An hour? Filling out a ballot? Hoover's either helplessly OCD or a filthy liar, but at least he manages to pay enough attention to college football to keep Louisville in front of West Virginia. Later in the article Hoover makes some displeased noises about the carelessness of this other guy's ballot, but if you accept WVU-UL as an acid test the AP poll as a whole fails by placing West Virginia behind the Cardinals. That's inane. It can't be explained by anything in either team's schedule or play and requires you to ignore a 10-point UL victory like three weeks ago. It is the product of carelessness. That carelessness is caused by the unholy demands on beat writers' time and newspaper's foolish devotion to having everything as quickly as possible because it's NEWS, dammit.
(Rutgers? Well, Louisville can be placed ahead of them now because they've played a tougher schedule, won by greater margins, and lost narrowly to a good team instead of getting hammered by a meh one. Head to head is important but not so much that it outweighs a team's resume. But when you're ranking teams and you judge that two teams that played each other are basically equal, you'd better rank the head-to-head winner first unless you've got a good reason. Pat White meowing doesn't count.)

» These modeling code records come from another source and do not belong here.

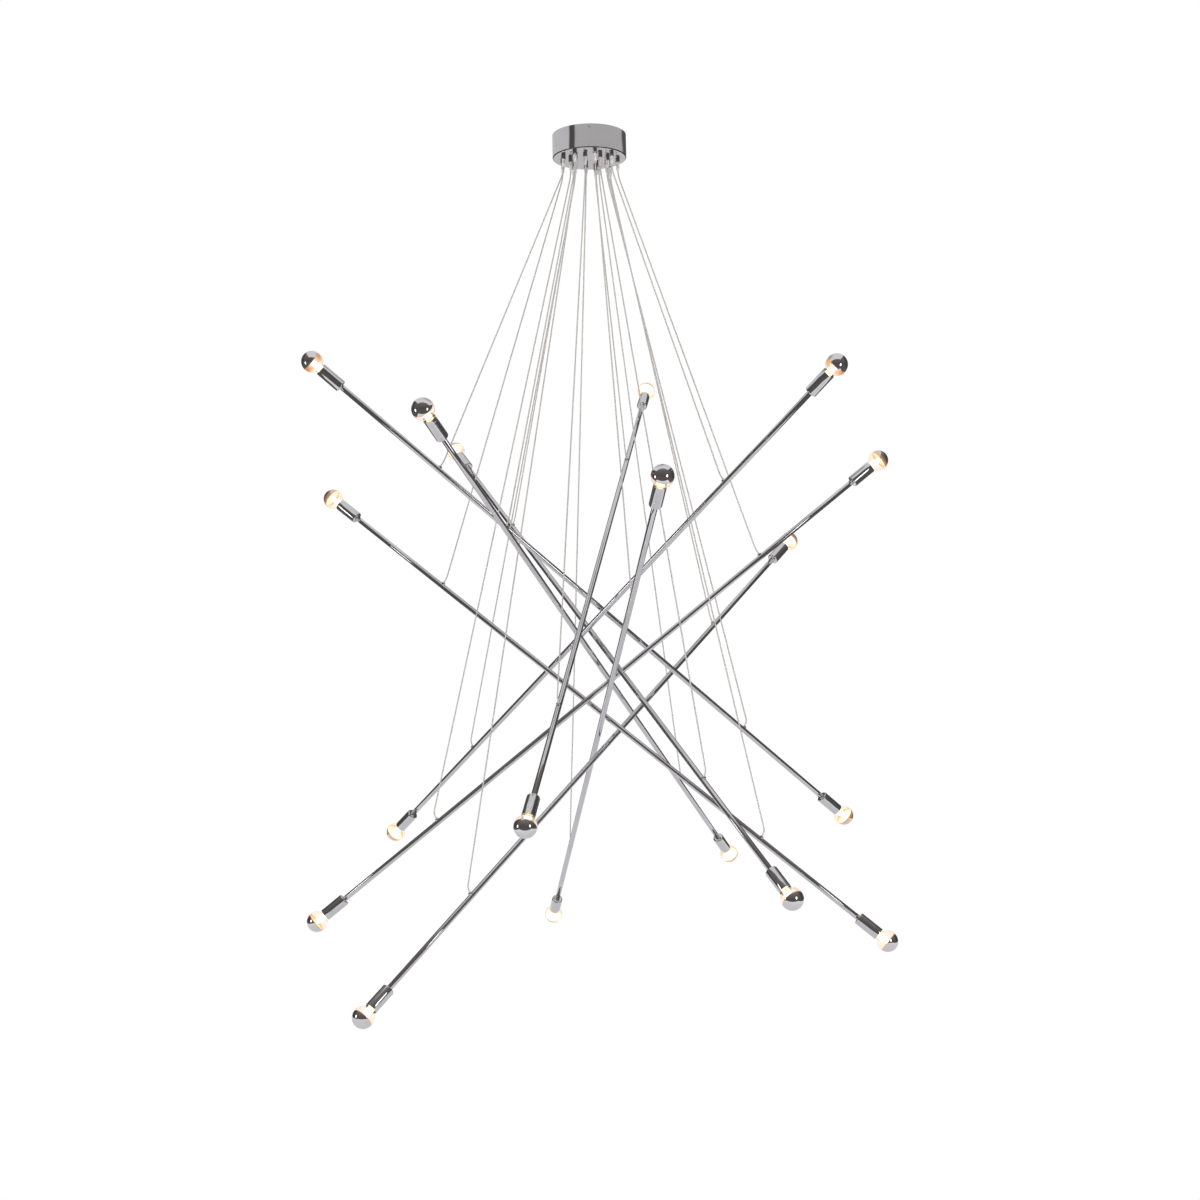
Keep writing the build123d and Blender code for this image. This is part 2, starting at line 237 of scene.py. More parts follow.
def grainGroup():  # the fine grain of a moulded or cast surface
    tree, given, made = newGroup(
        "mouldedGrain",
        {"Place": "v", "Grain Scale": "f", "Patch Scale": "f", "Smoothest": "f", "Roughest": "f",
         "Light": "c", "Dark": "c"},
        {"Colour": "c", "Roughness": "f", "Height": "f"})
    grain = noise(tree, given["Place"], given["Grain Scale"], mould["grainDetail"])
    patch = noise(tree, given["Place"], given["Patch Scale"], mould["patchDetail"])
    both = calc(tree, "MULTIPLY", calc(tree, "ADD", grain, patch), 0.5)
    share = step(tree, both, mould["patchFrom"], mould["patchFull"])
    tree.links.new(between(tree, share, given["Smoothest"], given["Roughest"]), made["Roughness"])
    tree.links.new(mixed(tree, share, given["Dark"], given["Light"]), made["Colour"])
    tree.links.new(grain, made["Height"])
    return tree


polishMarks = polishGroup()
mouldedGrain = grainGroup()


def newFinish(name, constants):
    material = bpy.data.materials.new(name)
    material.use_nodes = True
    shader = material.node_tree.nodes["Principled BSDF"]
    for label, value in constants.items():
        shader.inputs[label].default_value = value
    return material, material.node_tree, shader


def addMarks(tree, shader, group, place, depth, values):
    marks = addNode(tree, "ShaderNodeGroup")
    marks.node_tree = group
    tree.links.new(place, marks.inputs["Place"])
    for label, value in values.items():
        marks.inputs[label].default_value = value
    tree.links.new(marks.outputs["Colour"], shader.inputs["Base Color"])
    tree.links.new(marks.outputs["Roughness"], shader.inputs["Roughness"])
    inputs = {"Height": marks.outputs["Height"], "Strength": 1.0, "Distance": depth}
    tree.links.new(addNode(tree, "ShaderNodeBump", inputs).outputs[0], shader.inputs["Normal"])
    return marks.outputs["Colour"]


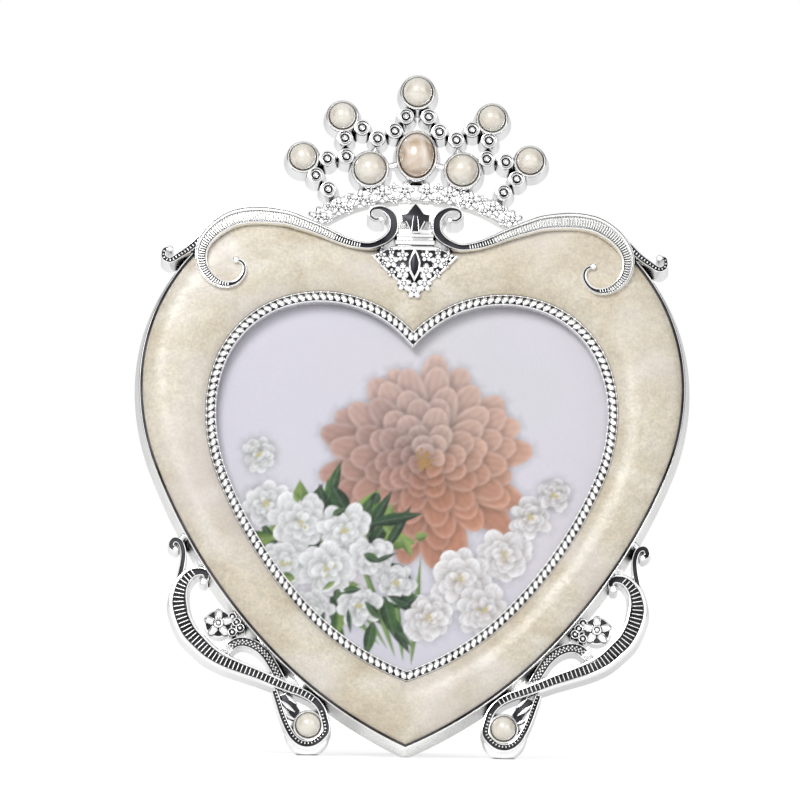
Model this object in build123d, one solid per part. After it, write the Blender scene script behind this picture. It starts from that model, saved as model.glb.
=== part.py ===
from build123d import *
from collections import namedtuple
import math
import os

# Heart shaped picture frame that leans back on an easel leg. Millimetres and degrees.
# The pieces are drawn flat, u to the right, v up along the frame from the tip of the heart and
# w forwards from the back plane of the casting, and are stood up together at the end.

# Outer rim of the heart: arcs from its widest point up to the cleft and down to the tip
rim_half_width = 68.3
rim_upper_radii = (49.9, 14.6, 1850.0)
rim_upper_angles = (55.2, 51.5)
rim_lower_radii = (58.1, 140.7, 109.2)
rim_lower_angles = (21.1, 24.2)

# Window: the line of beads around the photograph
window_half_width = 50.2
window_tip_height = 18.3
window_upper_radii = (34.8, 25.6, 29.9)
window_upper_angles = (20.9, 53.1)
window_lower_radii = (46.3, 107.9, 67.4)
window_lower_angles = (22.0, 20.4)

# Casting
casting_depth = 7.4
side_flare = 1.2
rim_width = 0.8
wall = 2.0
tray_floor_thickness = 2.4
tray_depth = 1.6
bezel_half_width = 1.3
pocket_margin = 3.5
boss_radius = 2.6
tongue_half_width = 4.4
tongue_depth = 2.5
tongue_root = 12.0

# Enamel
enamel_edge_drop = 0.4
enamel_rise = 2.8
enamel_run = 6.4
dome_steps = 5

# Beaded trim
bead_radius = 0.85
bead_pitch = 1.9
bead_strip_half_width = 0.95
bead_strip_height = 0.35

# Pocket stack, back to front, with the clearance around it
board_thickness = 2.4
card_thickness = 0.8
print_thickness = 0.2
glass_thickness = 1.0
pocket_clearance = 0.3

# Scrolls over the lobes
scroll_top = 11.2
scroll_width = 4.5
channel_edge = 1.0
channel_depth = 0.8

# Palmette under the crown
palmette_top = 11.0
palmette_neck_half_width = 4.6
palmette_band_height = 1.1
palmette_band_step = 0.5
flower_step = 0.9

# Crown
crown_depth = 4.8
setting_depth = 6.4
setting_wall = 0.9
setting_flare = 0.7
cup_depth = 1.8
top_pearl_radius = 3.6
tip_pearl_radius = 3.25
side_cabochon_radius = 3.9
oval_half_width = 4.4
oval_half_height = 5.6
bead_setting_radius = 2.05
bead_dome_radius = 1.15
bead_groove_depth = 0.7
link_width = 1.6
link_depth = 3.0
crown_band_width = 4.6
crown_flower_radius = 2.5

# Foot scrolls
foot_depth = 6.6
foot_width = 5.0
foot_pearl_radius = 3.0
foot_flower_radius = 3.8
berry_radius = 1.9
eye_band_width = 2.6
hook_width = 1.5
heel_width = 3.1
heel_depth = 4.2
lug_width = 5.0
lug_depth = 2.0

# Screws and rivets
screw_radius = 0.8
screw_head_radius = 1.6
screw_head_height = 0.9
screw_head_clearance = 0.2
screw_engagement = 3.0
rivet_radius = 0.7
rivet_head_radius = 1.4
rivet_head_height = 0.6
board_rivet_depth = 1.6

# Turn buttons
button_reach = 6.5
button_half_width = 2.3
button_thickness = 1.2
button_offset = 2.4
button_gap = 0.1

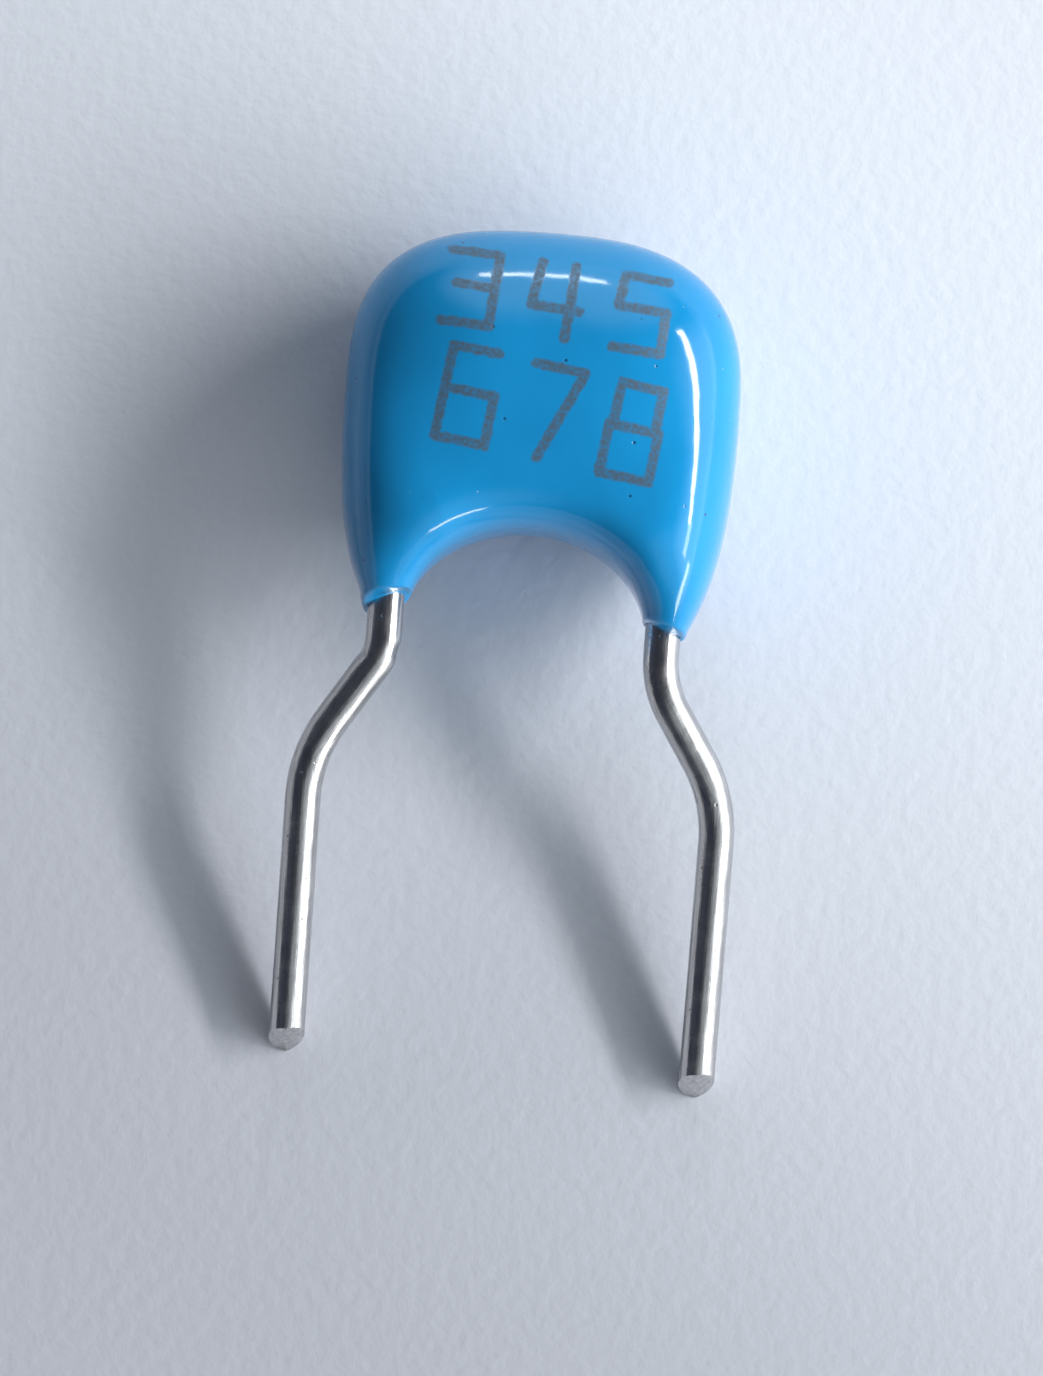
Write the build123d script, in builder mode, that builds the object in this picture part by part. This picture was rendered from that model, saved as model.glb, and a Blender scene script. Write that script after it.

I, of course, love this story. I love it for many reasons, but foremost among them is the newspaper man (as archetype) and his state of mind. There's a software saying: "Fast. Cheap. Good. Pick two." Newspapers -- in comparison to the internet -- only get to pick one, since "cheap" is right out the window. They went with fast. The AP poll comes out on Sunday. Game stories hit the wire minutes after the game ends. Columnists rip off 600 words on a game and move on. And the deeply ironic thing is that all this is in service to a flagging print beast that shows up in the morning, hours after anyone who actually cares about speed has already seen the box score, six minutes of highlights, and immediate reaction from internet folks. Nobody picks up the paper to find out the score of the game last night. But along the dilapidated beast rolls, its momentum making it impossible to stop or even divert.
If I ran a poll I would probably back the voting deadline off a couple days so the participants could, you know, find out what happened. Even then, certain people would freak out and rush ballots in at the last moment every week, but by in large everyone would have some time to digest, discuss, and evaluate what happened. Then they would keep Louisville in front of West Virginia.
Newspapers have slowly morphed from the fastest communication medium available to the slowest. They have not adjusted their coverage. They have gone from monopolies on information dissemination to a sea of competition. They have not shed their belief that attention is their birthright. They are beset on all sides by people who have not come out the other end of a sports journalism meat-grinder bitter, twisted, and devoid of all human feeling. The Free Press still employs Drew Sharp.
Circulation dropping, you say? That's strictly dog bites man stuff.